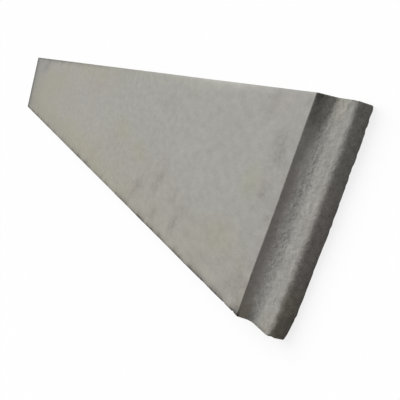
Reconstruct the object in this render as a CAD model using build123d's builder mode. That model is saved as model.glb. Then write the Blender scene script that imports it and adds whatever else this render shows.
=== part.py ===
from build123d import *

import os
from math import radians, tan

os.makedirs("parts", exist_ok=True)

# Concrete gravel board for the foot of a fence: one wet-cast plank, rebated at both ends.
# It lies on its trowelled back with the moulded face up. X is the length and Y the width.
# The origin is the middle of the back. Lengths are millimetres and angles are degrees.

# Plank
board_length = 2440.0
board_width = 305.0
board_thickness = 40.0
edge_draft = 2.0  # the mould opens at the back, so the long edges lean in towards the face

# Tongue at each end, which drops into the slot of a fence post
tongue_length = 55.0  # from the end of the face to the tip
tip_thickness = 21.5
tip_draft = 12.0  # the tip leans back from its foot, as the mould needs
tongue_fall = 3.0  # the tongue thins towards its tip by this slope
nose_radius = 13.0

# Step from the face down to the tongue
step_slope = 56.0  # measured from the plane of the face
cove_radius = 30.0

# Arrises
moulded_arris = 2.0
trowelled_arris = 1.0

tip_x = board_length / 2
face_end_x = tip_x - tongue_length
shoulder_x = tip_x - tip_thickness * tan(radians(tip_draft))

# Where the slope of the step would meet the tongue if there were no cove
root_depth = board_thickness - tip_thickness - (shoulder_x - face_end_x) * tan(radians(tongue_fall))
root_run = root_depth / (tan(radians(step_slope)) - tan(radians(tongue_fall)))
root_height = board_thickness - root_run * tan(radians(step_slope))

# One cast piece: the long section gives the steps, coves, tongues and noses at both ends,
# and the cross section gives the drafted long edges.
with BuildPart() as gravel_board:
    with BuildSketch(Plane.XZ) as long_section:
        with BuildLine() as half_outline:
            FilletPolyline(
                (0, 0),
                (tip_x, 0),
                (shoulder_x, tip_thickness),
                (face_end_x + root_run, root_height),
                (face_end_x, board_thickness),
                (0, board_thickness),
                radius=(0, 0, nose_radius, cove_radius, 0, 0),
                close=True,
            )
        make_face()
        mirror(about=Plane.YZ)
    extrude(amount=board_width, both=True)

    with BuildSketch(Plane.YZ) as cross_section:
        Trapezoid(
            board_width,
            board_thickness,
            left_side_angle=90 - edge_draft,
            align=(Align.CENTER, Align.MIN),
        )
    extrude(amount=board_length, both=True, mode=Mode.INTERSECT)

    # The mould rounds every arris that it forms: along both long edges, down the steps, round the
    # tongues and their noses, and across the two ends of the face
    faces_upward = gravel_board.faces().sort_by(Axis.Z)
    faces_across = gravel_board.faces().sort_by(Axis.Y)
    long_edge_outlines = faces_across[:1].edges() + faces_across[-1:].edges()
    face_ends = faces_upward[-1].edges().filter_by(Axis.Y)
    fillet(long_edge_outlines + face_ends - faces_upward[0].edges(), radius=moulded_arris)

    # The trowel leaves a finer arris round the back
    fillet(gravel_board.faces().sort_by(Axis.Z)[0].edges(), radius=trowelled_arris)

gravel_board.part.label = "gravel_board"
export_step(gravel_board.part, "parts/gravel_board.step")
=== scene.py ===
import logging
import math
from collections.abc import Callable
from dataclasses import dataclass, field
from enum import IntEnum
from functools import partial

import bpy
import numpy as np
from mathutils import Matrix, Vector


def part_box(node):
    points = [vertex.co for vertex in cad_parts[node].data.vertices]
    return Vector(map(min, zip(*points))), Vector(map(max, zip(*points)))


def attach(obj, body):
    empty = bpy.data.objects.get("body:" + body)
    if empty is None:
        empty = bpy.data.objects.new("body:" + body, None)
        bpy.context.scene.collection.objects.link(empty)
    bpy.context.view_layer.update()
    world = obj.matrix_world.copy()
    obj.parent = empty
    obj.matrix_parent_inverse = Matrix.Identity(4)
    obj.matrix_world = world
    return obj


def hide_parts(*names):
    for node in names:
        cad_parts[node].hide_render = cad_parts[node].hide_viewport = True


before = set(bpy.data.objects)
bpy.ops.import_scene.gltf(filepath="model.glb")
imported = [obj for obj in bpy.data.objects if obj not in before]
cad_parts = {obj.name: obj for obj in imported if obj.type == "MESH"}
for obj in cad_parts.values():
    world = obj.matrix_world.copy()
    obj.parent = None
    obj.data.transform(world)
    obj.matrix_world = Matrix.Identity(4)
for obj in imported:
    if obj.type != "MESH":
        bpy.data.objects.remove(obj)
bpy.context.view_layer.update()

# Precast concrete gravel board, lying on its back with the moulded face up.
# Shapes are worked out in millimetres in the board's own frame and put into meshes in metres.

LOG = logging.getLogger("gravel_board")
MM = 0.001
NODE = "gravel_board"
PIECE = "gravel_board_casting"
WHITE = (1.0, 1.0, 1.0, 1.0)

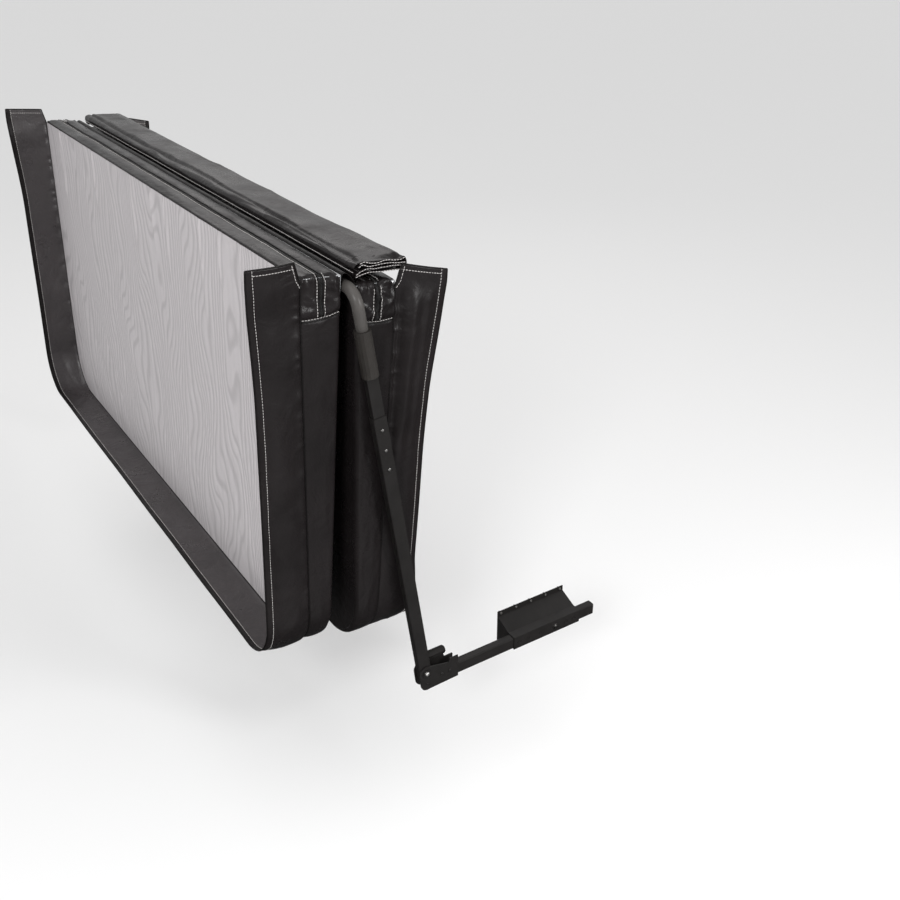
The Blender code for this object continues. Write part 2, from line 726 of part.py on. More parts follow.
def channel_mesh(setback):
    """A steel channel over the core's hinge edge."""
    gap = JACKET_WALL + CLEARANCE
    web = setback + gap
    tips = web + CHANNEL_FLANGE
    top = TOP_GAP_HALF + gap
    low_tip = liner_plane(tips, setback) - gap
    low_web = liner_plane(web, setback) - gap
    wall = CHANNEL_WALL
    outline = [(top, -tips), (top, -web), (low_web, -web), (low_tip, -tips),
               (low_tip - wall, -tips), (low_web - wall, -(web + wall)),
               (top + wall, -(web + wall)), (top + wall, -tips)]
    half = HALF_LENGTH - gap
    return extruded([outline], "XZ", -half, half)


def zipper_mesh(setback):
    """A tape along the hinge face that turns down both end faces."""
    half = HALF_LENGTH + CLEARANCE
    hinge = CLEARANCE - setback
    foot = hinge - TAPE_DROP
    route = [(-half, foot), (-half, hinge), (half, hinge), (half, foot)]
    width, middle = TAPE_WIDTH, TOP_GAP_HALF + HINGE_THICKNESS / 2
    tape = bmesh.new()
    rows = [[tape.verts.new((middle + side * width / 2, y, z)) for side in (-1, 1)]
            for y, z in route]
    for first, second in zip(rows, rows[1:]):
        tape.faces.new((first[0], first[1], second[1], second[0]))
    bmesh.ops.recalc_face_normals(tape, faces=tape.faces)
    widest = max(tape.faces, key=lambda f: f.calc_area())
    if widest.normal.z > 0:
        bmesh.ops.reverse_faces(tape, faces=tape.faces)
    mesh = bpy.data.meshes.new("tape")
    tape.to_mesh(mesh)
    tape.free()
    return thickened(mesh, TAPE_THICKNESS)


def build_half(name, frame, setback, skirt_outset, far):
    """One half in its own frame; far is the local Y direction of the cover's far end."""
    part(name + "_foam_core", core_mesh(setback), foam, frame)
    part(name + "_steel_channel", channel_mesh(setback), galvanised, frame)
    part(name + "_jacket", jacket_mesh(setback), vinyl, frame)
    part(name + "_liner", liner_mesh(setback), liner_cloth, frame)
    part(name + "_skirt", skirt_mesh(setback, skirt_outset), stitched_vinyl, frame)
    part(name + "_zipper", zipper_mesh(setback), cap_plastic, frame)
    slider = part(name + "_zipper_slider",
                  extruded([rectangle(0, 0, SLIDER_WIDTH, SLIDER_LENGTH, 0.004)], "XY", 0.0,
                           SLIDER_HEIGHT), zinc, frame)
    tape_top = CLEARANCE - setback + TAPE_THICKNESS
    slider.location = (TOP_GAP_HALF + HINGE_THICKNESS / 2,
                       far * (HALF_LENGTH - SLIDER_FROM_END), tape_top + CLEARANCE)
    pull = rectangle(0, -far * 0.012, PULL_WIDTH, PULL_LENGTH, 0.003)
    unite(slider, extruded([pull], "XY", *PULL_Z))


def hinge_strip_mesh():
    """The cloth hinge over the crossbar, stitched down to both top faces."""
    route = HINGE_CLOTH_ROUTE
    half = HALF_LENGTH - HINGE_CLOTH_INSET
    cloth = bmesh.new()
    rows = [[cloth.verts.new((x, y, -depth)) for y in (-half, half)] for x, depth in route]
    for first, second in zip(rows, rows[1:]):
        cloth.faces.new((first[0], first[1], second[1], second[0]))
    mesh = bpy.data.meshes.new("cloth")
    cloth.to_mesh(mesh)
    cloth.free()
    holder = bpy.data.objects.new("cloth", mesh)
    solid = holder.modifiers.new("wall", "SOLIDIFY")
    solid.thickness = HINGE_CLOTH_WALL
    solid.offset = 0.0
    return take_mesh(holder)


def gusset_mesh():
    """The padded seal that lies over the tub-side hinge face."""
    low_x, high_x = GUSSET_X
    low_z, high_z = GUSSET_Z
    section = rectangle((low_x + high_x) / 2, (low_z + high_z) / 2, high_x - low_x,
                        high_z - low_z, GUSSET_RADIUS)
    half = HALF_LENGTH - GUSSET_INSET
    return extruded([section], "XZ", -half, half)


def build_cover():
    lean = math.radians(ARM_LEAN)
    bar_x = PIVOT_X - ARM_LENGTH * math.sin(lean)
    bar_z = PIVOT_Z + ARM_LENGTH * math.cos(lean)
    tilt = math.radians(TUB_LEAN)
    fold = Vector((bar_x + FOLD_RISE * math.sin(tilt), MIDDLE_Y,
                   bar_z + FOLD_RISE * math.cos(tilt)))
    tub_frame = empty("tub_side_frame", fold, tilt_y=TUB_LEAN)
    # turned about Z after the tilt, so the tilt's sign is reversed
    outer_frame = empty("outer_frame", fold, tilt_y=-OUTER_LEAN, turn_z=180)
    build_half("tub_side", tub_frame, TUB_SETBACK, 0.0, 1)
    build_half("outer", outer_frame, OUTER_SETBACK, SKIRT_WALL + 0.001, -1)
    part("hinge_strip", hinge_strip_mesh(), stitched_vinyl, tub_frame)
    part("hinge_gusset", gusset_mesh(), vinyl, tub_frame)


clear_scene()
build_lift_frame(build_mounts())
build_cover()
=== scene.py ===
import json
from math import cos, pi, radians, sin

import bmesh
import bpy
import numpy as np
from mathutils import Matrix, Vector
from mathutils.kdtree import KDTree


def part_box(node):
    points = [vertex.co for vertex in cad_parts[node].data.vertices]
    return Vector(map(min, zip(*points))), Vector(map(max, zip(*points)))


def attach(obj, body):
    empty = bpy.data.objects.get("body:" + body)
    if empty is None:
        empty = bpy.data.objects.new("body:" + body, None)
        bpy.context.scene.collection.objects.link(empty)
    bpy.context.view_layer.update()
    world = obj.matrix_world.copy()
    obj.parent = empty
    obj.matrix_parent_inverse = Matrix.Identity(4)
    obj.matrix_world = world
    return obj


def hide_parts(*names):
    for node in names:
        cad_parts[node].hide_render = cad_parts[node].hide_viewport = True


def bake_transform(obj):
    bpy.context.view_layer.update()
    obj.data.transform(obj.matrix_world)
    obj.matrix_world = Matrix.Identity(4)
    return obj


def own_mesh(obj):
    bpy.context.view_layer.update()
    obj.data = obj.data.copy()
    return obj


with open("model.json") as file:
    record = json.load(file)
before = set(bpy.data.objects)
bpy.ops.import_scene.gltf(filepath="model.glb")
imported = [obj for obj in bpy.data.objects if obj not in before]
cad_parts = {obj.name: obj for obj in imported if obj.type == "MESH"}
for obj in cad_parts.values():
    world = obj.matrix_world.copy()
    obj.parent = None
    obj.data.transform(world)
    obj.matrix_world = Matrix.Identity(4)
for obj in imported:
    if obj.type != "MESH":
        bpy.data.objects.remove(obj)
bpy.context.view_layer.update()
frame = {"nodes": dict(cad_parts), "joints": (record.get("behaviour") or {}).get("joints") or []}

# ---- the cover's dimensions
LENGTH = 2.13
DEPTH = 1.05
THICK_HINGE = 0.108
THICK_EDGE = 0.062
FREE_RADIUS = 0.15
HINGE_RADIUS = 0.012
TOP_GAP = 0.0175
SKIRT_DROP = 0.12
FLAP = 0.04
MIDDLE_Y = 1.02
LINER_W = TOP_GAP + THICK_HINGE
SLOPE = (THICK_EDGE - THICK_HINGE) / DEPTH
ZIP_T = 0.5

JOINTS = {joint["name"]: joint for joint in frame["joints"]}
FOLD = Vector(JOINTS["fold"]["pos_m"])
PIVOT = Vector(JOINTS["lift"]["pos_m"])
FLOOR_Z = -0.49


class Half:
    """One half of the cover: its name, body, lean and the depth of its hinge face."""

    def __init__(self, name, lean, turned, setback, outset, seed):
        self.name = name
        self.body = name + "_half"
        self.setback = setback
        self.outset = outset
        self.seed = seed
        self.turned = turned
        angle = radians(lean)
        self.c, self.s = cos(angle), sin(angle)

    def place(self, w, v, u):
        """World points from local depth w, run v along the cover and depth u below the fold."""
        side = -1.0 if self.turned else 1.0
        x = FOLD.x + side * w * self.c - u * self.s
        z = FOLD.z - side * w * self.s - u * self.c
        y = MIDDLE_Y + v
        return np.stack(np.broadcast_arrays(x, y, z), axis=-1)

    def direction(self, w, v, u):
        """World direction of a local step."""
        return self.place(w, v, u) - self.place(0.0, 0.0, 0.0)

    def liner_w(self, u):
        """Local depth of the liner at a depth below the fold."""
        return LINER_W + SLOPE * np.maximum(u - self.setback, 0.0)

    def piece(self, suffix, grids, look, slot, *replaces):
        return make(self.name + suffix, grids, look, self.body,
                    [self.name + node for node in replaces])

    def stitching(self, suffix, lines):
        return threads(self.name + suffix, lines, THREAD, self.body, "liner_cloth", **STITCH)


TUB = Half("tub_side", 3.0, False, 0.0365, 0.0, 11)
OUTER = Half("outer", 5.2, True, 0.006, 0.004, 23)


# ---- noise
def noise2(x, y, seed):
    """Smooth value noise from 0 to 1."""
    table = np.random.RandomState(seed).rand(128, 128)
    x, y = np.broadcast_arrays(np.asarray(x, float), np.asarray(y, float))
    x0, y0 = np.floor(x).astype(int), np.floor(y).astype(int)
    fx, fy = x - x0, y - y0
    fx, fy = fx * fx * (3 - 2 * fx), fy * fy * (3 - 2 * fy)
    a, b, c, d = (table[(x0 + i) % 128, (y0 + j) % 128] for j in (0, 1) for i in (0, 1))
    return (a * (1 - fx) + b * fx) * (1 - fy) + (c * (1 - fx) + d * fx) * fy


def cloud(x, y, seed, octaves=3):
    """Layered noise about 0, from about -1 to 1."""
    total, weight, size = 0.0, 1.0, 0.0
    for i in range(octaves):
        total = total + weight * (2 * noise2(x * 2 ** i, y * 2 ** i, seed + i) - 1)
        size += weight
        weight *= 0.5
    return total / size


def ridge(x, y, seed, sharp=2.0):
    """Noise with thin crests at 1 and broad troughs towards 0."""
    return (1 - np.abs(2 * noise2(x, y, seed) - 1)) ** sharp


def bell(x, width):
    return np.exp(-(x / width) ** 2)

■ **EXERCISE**
From the entries above, extract every line where the word "else" appears.

■ **OUTPUT BELOW**
Reconstruct the object in this render as a CAD model using build123d's builder mode. That model is saved as model.glb. Then write the Blender scene script that imports it and adds whatever else this render shows.
        side = -1.0 if self.turned else 1.0